* What you have to do *
Repeat the lines of the data that follow, please, starting at the first and stopping after the one with "return housing.part".
————
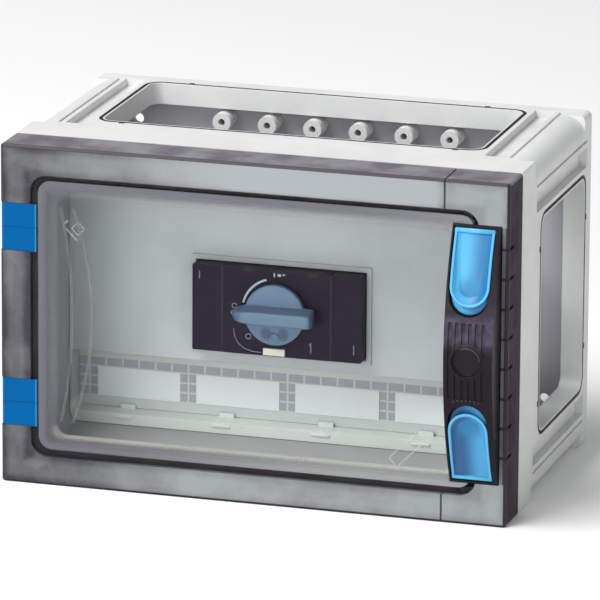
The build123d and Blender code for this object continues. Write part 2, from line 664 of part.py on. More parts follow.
def make_switch_housing():
    half = MAIN_HALF_W
    with BuildPart() as housing:
        block((-half, half), Y_BODY, (-BODY_HALF_H, BODY_HALF_H))
        block((-half, half), (Y_BODY[1] + OVERRUN, Y_NOSE), (-NOSE_H / 2, NOSE_H / 2))
        cavity_z = (-CAVITY_HALF_Z, CAVITY_HALF_Z)
        block((-CAVITY_HALF_X, CAVITY_HALF_X), Y_CAVITY, cavity_z, Mode.SUBTRACT)
        nose_x, nose_z, nose_y = NOSE_CAVITY
        block((-nose_x, nose_x), (Y_CAVITY[1], nose_y), (-nose_z, nose_z), Mode.SUBTRACT)
        rods_y([(0, 0)], SHAFT_R + SHAFT_FIT, (nose_y, Y_NOSE), Mode.SUBTRACT)
        slide_x = (SLIDE_X[0] - FIT, SLIDE_X[1] + FIT)
        slide_z = (SLIDE_Z[0] - FIT, SLIDE_Z[1] + FIT)
        block(slide_x, (SLIDE_Y[0] + FIT, Y_NOSE), slide_z, Mode.SUBTRACT)
        for side in (-1, 1):
            for x in pole_x():
                span = (x - POCKET_HALF_W, x + POCKET_HALF_W)
                block(span, Y_POCKET, (side * POCKET_Z, side * BODY_HALF_H), Mode.SUBTRACT)
                blade = (x - BLADE_HALF_W, x + BLADE_HALF_W)
                block(blade, BLADE_Y, (side * CAVITY_HALF_Z, side * POCKET_Z), Mode.SUBTRACT)
                mid_z = side * middle(CLAMP_Z)
                rods_y([(x, mid_z)], SCREW_ACCESS_R, (Y_POCKET[1], Y_BODY[1]), Mode.SUBTRACT)
    return housing.part


def make_side_module(side):
    inner = MAIN_HALF_W + MODULE_GAP
    outer = NOSE_W / 2
    span = (side * inner, side * outer)
    with BuildPart() as module:
        block(span, Y_BODY, (-BODY_HALF_H, BODY_HALF_H))
        block(span, (Y_BODY[1] + OVERRUN, Y_FACE + MODULE_SETBACK), (-NOSE_H / 2, NOSE_H / 2))
        fillet(module.edges().filter_by(Axis.Y).group_by(Axis.Y)[0], NOSE_R)
        centre = side * (inner + outer) / 2
        ends = [(centre, sz * middle(CLAMP_Z)) for sz in (-1, 1)]
        rods_y(ends, SCREW_ACCESS_R, (Y_BODY[1] + MODULE_BORE, Y_BODY[1]), Mode.SUBTRACT)
    return module.part


def make_front_plate():
    slide_x = (SLIDE_X[0] - FIT, SLIDE_X[1] + FIT)
    slide_z = (SLIDE_Z[0] - FIT, SLIDE_Z[1] + FIT)
    with BuildPart() as plate:
        slab(2 * MAIN_HALF_W, NOSE_H, NOSE_R, (Y_NOSE, Y_FACE))
        rods_y([(0, 0)], SHAFT_R + SHAFT_FIT, (Y_NOSE, Y_FACE), Mode.SUBTRACT)
        block(slide_x, (Y_NOSE, Y_FACE), slide_z, Mode.SUBTRACT)
    return plate.part


def make_fixed_contacts():
    with BuildPart() as contacts:
        for side in (-1, 1):
            for x in pole_x():
                span = (x - BLADE_HALF_W, x + BLADE_HALF_W)
                block(span, BLADE_Y, (side * BLADE_Z[0], side * BLADE_Z[1]))
                block(span, (BLADE_Y[1], TIP_Y), (side * TIP_Z[0], side * TIP_Z[1]))
    return contacts.part


def make_terminal_clamps():
    with BuildPart() as clamps:
        for side in (-1, 1):
            z = (side * CLAMP_Z[0], side * CLAMP_Z[1])
            for x in pole_x():
                block((x - CLAMP_HALF_W, x + CLAMP_HALF_W), CLAMP_Y, z)
                half, rear, front = CLAMP_WIN
                block((x - half, x + half), (rear, front), z, Mode.SUBTRACT)
                rods_y([(x, middle(z))], TERM_SCREW_R + SCREW_FIT, (front, CLAMP_Y[1]), Mode.SUBTRACT)
    return clamps.part


def make_terminal_screws():
    with BuildPart() as screws:
        for side in (-1, 1):
            points = [(x, side * middle(CLAMP_Z)) for x in pole_x()]
            rods_y(points, TERM_SCREW_R, TERM_SCREW_Y)
            thin, long = TERM_SLOT_HALF
            for x, z in points:
                slot_y = (TERM_SCREW_Y[1] + OVERRUN, TERM_SCREW_Y[1])
                block((x - thin, x + thin), slot_y, (z - long, z + long), Mode.SUBTRACT)
    return screws.part


def make_contact_carriage():
    half_x, half_z, rear, front = CARRIAGE
    with BuildPart() as carriage:
        block((-half_x, half_x), (rear, front), (-half_z, half_z))
        for side in (-1, 1):
            leg_x = (side * half_x, side * (half_x - CARRIAGE_LEG_T))
            block(leg_x, (rear, rear + CARRIAGE_LEG), (-half_z, half_z))
    return carriage.part


def make_moving_contacts():
    with BuildPart() as bridges:
        for x in pole_x():
            span = (x - BLADE_HALF_W, x + BLADE_HALF_W)
            block((span[0] + OVERRUN, span[1]), BRIDGE_Y, (-BRIDGE_HALF_Z, BRIDGE_HALF_Z))
    return bridges.part


# ---------------------------------------------------------------- handle
def make_handle_knob():
    with BuildPart() as knob:
        rods_y([(0, 0)], DISC_R, Y_DISC)
        rods_y([(0, 0)], HUB_R, (Y_DISC[0] + HUB_T, Y_DISC[0]))
        # Tapered grip with a pointed left end
        for y, size in ((Y_DISC[1], GRIP_BASE), (GRIP_FRONT_Y, GRIP_TOP)):
            with BuildSketch(Plane.XZ.offset(-y)):
                with BuildLine():
                    Polyline(*grip_points(size), close=True)
                make_face()
        loft()
        rods_y([(0, NUB_Z)], NUB_R, (Y_DISC[1], Y_DISC[1] - NUB_T))
        rods_y([(0, NUB_Z)], NUB_HOLE_R, (Y_DISC[1] + OVERRUN, Y_DISC[1] - NUB_T), Mode.SUBTRACT)
        rods_y([(0, 0)], TANG_R, (Y_DISC[0] + HUB_T, Y_DISC[1] - TANG_END), Mode.SUBTRACT)
    return knob.part


def grip_points(size):
    """Grip outline: square at the right, blunt point at the left."""
    tip, end, thick = size
    half = thick / 2
    nose = (tip, half * GRIP_NOSE[0])
    shoulder = (tip + half * GRIP_NOSE[1], half)
    return [(tip, -nose[1]), (shoulder[0], -half), (end, -half), (end, half), shoulder, nose]


def make_spindle():
    with BuildPart() as spindle:
        rods_y([(0, 0)], SHAFT_R, (Y_SHAFT_END, Y_DISC[0] + HUB_T))
        rods_y([(0, 0)], TANG_R, (Y_DISC[0] + HUB_T, Y_DISC[1] - TANG_END))
        rods_y([(0, 0)], CAM_R, (Y_SHAFT_END, Y_SHAFT_END - CAM_T))
    return spindle.part


def make_padlock_slide():
    with BuildPart() as slide:
        block(SLIDE_X, SLIDE_Y, SLIDE_Z)
    return slide.part


# ---------------------------------------------------------------- rail and earth bar
def make_din_rail():
    rear, front = Y_RAIL
    with BuildPart() as rail:
        span = (-RAIL_HALF_L, RAIL_HALF_L)
        block(span, (rear, rear - RAIL_T), (-RAIL_WEB_HALF_H, RAIL_WEB_HALF_H))
        for side in (-1, 1):
            inner = side * RAIL_WEB_HALF_H
            block(span, (rear, front), (inner, inner - side * RAIL_T))
            block(span, (front, front + RAIL_T), (inner - side * RAIL_T, side * RAIL_HALF_H))
        holes = [(side * RAIL_BOSS_X, 0) for side in (-1, 1)]
        rods_y(holes, RAIL_SCREW[0] + FIT, (rear, rear - RAIL_T), Mode.SUBTRACT)
    return rail.part


def make_rail_brackets():
    top = Y_RAIL[0]
    with BuildPart() as brackets:
        for side in (-1, 1):
            x = side * RAIL_BOSS_X
            outer_x = (x - BRACKET_HALF_W, x + BRACKET_HALF_W)
            block(outer_x, (RAIL_BOSS_Y, top), (-BRACKET_HALF_H, BRACKET_HALF_H))
            inner_z = BRACKET_HALF_H - BRACKET_T
            block(outer_x, (RAIL_BOSS_Y - BRACKET_T, top + BRACKET_T), (-inner_z, inner_z), Mode.SUBTRACT)
            rods_y([(x, 0)], RAIL_SCREW[0] + SCREW_FIT, (top + BRACKET_T, top), Mode.SUBTRACT)
            feet = [(x, sz * RAIL_BOSS_Z) for sz in (-1, 1)]
            rods_y(feet, BRACKET_SCREW[0] + FIT / 2, (RAIL_BOSS_Y, RAIL_BOSS_Y - BRACKET_T), Mode.SUBTRACT)
    return brackets.part


def pan_screws(points, size, shank_y, seat_y):
    """Pan head screws with a cross slot, driven in from the front."""
    shank_r, head_r, head_t = size
    rods_y(points, shank_r, (shank_y, seat_y))
    rods_y(points, head_r, (seat_y, seat_y - head_t))
    for x, z in points:
        slot_y = (seat_y - head_t / 2, seat_y - head_t)
        half, thin = head_r * DRIVE_SLOT[0], DRIVE_SLOT[1]
        block((x - half, x + half), slot_y, (z - thin, z + thin), Mode.SUBTRACT)
        block((x - thin, x + thin), slot_y, (z - half, z + half), Mode.SUBTRACT)


def make_rail_screws():
    with BuildPart() as screws:
        points = [(side * RAIL_BOSS_X, 0) for side in (-1, 1)]
        pan_screws(points, RAIL_SCREW, Y_RAIL[0] + BRACKET_T + 3, Y_RAIL[0] - RAIL_T)
    return screws.part


def make_bracket_screws():
    with BuildPart() as screws:
        pan_screws(rail_boss_points(), BRACKET_SCREW, -WALL - 0.5, RAIL_BOSS_Y - BRACKET_T)
    return screws.part


def make_rail_clip():
    half_x, low = RAIL_CLIP
    width = (-half_x, half_x)
    blade_y = (Y_BODY[0], Y_BODY[0] + RAIL_CLIP_T)
    hook_y = Y_RAIL[1] + RAIL_T + FIT
    edge_z = -RAIL_HALF_H
    eye_half, eye_low, eye_high = RAIL_CLIP_EYE
    with BuildPart() as clip:
        block(width, blade_y, (low, edge_z + WALL))
        block(width, (Y_BODY[0], hook_y + RAIL_HOOK), (edge_z - WALL, edge_z - FIT))
        block(width, (hook_y, hook_y + RAIL_HOOK), (edge_z - OVERRUN, edge_z + RAIL_HOOK))
        block((-eye_half, eye_half), blade_y, (low + eye_low, low + eye_high), Mode.SUBTRACT)
    return clip.part


def make_earth_bar():
    z = (-BOSS_Z - EARTH_HALF_H, -BOSS_Z + EARTH_HALF_H)
    with BuildPart() as bar:
        block((-EARTH_HALF_L, EARTH_HALF_L), EARTH_Y, z)
        fixings = [(side * BOSS_X[1], -BOSS_Z) for side in (-1, 1)]
        rods_y(fixings, BRACKET_SCREW[0] + FIT / 2, EARTH_Y, Mode.SUBTRACT)
        wires = [(x, middle(EARTH_Y)) for x in EARTH_WIRE_X]
        rods_z(wires, EARTH_WIRE_R, z, Mode.SUBTRACT)
        clamps = [(x, -BOSS_Z) for x in EARTH_WIRE_X]
        rods_y(clamps, EARTH_SCREW_R + SCREW_FIT, (middle(EARTH_Y), EARTH_Y[1]), Mode.SUBTRACT)
    return bar.part


def make_earth_bar_screws():
    with BuildPart() as screws:
        fixings = [(side * BOSS_X[1], -BOSS_Z) for side in (-1, 1)]
        pan_screws(fixings, BRACKET_SCREW, BOSS_Y + BOSS_HOLE_DEPTH - 1, EARTH_Y[1])
    return screws.part


def make_earth_clamp_screws():
    with BuildPart() as screws:
        points = [(x, -BOSS_Z) for x in EARTH_WIRE_X]
        size = (EARTH_SCREW_R, EARTH_HEAD_R, BRACKET_SCREW[2])
        pan_screws(points, size, EARTH_Y[1] + 3, EARTH_Y[1] - 1)
    return screws.part


save(make_base_box(), "base_box")
for wall_name, wall_data in WALLS.items():
    save(make_gasket(wall_data), f"gasket_{wall_name}")
save(make_door_lid(), "door_lid")
save(make_door_seal(), "door_seal")
save(make_hinge_clip(1), "hinge_clip_upper")
save(make_hinge_clip(-1), "hinge_clip_lower")
save(make_hinge_pins(), "hinge_pins")
save(make_lock_bar(), "lock_bar")
save(make_lock_plug(), "lock_plug")
save(make_lever_pins(), "lever_pins")
save(make_lever(1), "lever_upper")
save(make_lever(-1), "lever_lower")
save(make_protective_cover(), "protective_cover")
save(make_label_holder(), "label_holder")
save(make_label_inserts(), "label_inserts")
save(make_switch_housing(), "switch_housing")
save(make_side_module(-1), "side_module_left")
save(make_side_module(1), "side_module_right")
save(make_front_plate(), "switch_front_plate")
save(make_fixed_contacts(), "fixed_contacts")
save(make_terminal_clamps(), "terminal_clamps")
save(make_terminal_screws(), "terminal_screws")
save(make_contact_carriage(), "contact_carriage")
save(make_moving_contacts(), "moving_contacts")
save(make_handle_knob(), "handle_knob")
save(make_spindle(), "spindle")
save(make_padlock_slide(), "padlock_slide")
save(make_din_rail(), "din_rail")
save(make_rail_brackets(), "rail_brackets")
save(make_rail_screws(), "rail_screws")
save(make_bracket_screws(), "bracket_screws")
save(make_rail_clip(), "rail_clip")
save(make_earth_bar(), "earth_bar")
save(make_earth_bar_screws(), "earth_bar_screws")
save(make_earth_clamp_screws(), "earth_clamp_screws")
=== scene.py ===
import json
import math

import bmesh
import bpy
from mathutils import Matrix, Vector


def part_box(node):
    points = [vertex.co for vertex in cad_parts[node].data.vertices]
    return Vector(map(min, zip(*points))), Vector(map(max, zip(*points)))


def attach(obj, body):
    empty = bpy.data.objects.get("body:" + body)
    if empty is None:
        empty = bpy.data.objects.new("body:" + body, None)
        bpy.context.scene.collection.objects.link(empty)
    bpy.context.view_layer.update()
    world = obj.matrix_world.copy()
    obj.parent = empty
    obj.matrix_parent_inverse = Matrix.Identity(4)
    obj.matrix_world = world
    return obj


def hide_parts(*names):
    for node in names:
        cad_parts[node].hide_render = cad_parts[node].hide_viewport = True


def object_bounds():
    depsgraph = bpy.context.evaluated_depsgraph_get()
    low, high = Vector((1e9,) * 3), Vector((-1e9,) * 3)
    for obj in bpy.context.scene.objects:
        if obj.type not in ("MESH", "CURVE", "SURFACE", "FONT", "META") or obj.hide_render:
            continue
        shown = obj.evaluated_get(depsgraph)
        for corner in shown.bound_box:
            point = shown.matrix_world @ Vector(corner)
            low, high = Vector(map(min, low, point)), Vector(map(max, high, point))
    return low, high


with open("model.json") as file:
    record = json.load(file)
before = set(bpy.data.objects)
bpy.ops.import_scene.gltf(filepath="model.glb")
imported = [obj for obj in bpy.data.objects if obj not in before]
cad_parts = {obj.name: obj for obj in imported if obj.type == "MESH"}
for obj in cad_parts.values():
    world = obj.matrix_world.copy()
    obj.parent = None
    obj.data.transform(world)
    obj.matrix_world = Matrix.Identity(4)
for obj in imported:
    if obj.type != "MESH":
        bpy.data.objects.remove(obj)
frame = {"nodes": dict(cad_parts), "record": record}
cad_box = [list(v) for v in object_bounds()]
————
* Written solution *
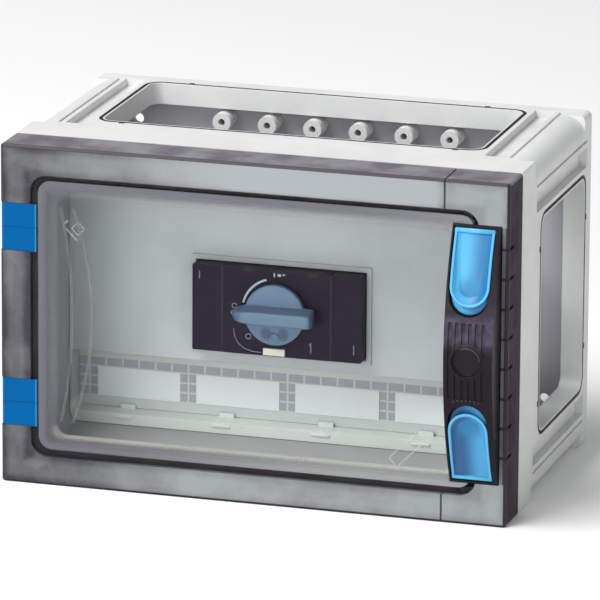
The build123d and Blender code for this object continues. Write part 2, from line 664 of part.py on. More parts follow.
def make_switch_housing():
    half = MAIN_HALF_W
    with BuildPart() as housing:
        block((-half, half), Y_BODY, (-BODY_HALF_H, BODY_HALF_H))
        block((-half, half), (Y_BODY[1] + OVERRUN, Y_NOSE), (-NOSE_H / 2, NOSE_H / 2))
        cavity_z = (-CAVITY_HALF_Z, CAVITY_HALF_Z)
        block((-CAVITY_HALF_X, CAVITY_HALF_X), Y_CAVITY, cavity_z, Mode.SUBTRACT)
        nose_x, nose_z, nose_y = NOSE_CAVITY
        block((-nose_x, nose_x), (Y_CAVITY[1], nose_y), (-nose_z, nose_z), Mode.SUBTRACT)
        rods_y([(0, 0)], SHAFT_R + SHAFT_FIT, (nose_y, Y_NOSE), Mode.SUBTRACT)
        slide_x = (SLIDE_X[0] - FIT, SLIDE_X[1] + FIT)
        slide_z = (SLIDE_Z[0] - FIT, SLIDE_Z[1] + FIT)
        block(slide_x, (SLIDE_Y[0] + FIT, Y_NOSE), slide_z, Mode.SUBTRACT)
        for side in (-1, 1):
            for x in pole_x():
                span = (x - POCKET_HALF_W, x + POCKET_HALF_W)
                block(span, Y_POCKET, (side * POCKET_Z, side * BODY_HALF_H), Mode.SUBTRACT)
                blade = (x - BLADE_HALF_W, x + BLADE_HALF_W)
                block(blade, BLADE_Y, (side * CAVITY_HALF_Z, side * POCKET_Z), Mode.SUBTRACT)
                mid_z = side * middle(CLAMP_Z)
                rods_y([(x, mid_z)], SCREW_ACCESS_R, (Y_POCKET[1], Y_BODY[1]), Mode.SUBTRACT)
    return housing.part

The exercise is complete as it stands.